事務については、「社会人の武装の仕方」シリーズで、整理法とか、いろいろ書いてみたけれど、結局システムとしてしっかり回していくことが大事だ。
こなれていくごとに、機械的になっていく。
機械的になっていくと、心は離れていく。
接客についても、こなれてくると、機械的になってくる。
火消しの時は火消しとして、最大限の誠意をもって接しているつもりで、どこかこなれて機械的になってくる。
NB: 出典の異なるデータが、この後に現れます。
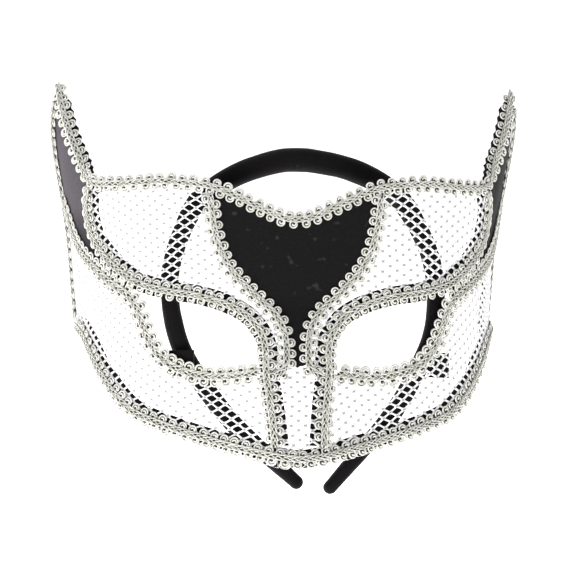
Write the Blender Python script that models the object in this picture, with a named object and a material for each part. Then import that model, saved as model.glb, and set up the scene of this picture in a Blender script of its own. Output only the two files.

良い印象をもってもらうためには、それなりのスマイルで。
満面の笑顔も、機械的。
問題解決のために、情報共有する。
一緒に解決を考える、のふりをして、実は別にそこまで思っちゃいない。
いちいち傷つく時期は過ぎた。(青春の終焉)
物覚えも悪くなってきて、人の顔を覚えられない。
クレームに対しても、お酒を飲んだり、一晩眠れば、忘れる。
「構造」として、それがそんなものだ、と、割り切れるようになってきたのだ。
分別がついてきた、のだろうか。
なんだ、私はこの頃、基本的に、夢見た「上機嫌」である。
しかし、何か足りない。
心を置き去りにしているのではないか、という不安はつきまとう。
読書における事務系と接客系。
事務系読書は、知識を得る読書。
接客系読書は、心を揺さぶる読書。
しかし、これらの読書もこなれてくると、機械的になってくる。
機械的になってくると、心は離れていく。
どうせそこで苦境がやってくるんでしょう。
そこで葛藤が落とし込まれるんでしょう。
そこで謎解きがあって、
そこで誰かがそれなりにいいことを言うんでしょう。
「構造」がわかってくる、「メタ認知」が優秀すぎる。
これら、現代で必須のスキルが、退屈を呼び起こす。
社会人になるための武装、心をなくすための武装。
こなれてくると、なんだか退屈なのだ。
・・・あれ、おかしいな?
成長しているはずなのにな。
ああそうだった、私は「歯車」だから、「心をなくす」も、「退屈」も、関係ないのだった。
ギギギギギ・・・
ところで、「事務」に関しては、坂口恭平さんの、『生きのびるための事務』という本を読んでいる。
注:
構造:構造主義、ということについて、もう少し勉強しなければ。システム。
歯車:芥川龍之介発。なんだか巨大な歯車になったような気分。ちなみに、Mr.Childrenの歌詞の中に、「そう誰もひとりじゃないんだ 僕だって小さな歯車 今なら違う誰かの夢を通して 自分の夢も輝かせていけるんだ(『The song of praise』)」というものがある。
心をなくす:これまでに、いくつか書いてきた。(「文学は心を扱う」)
退屈:『暇と退屈の倫理学』より。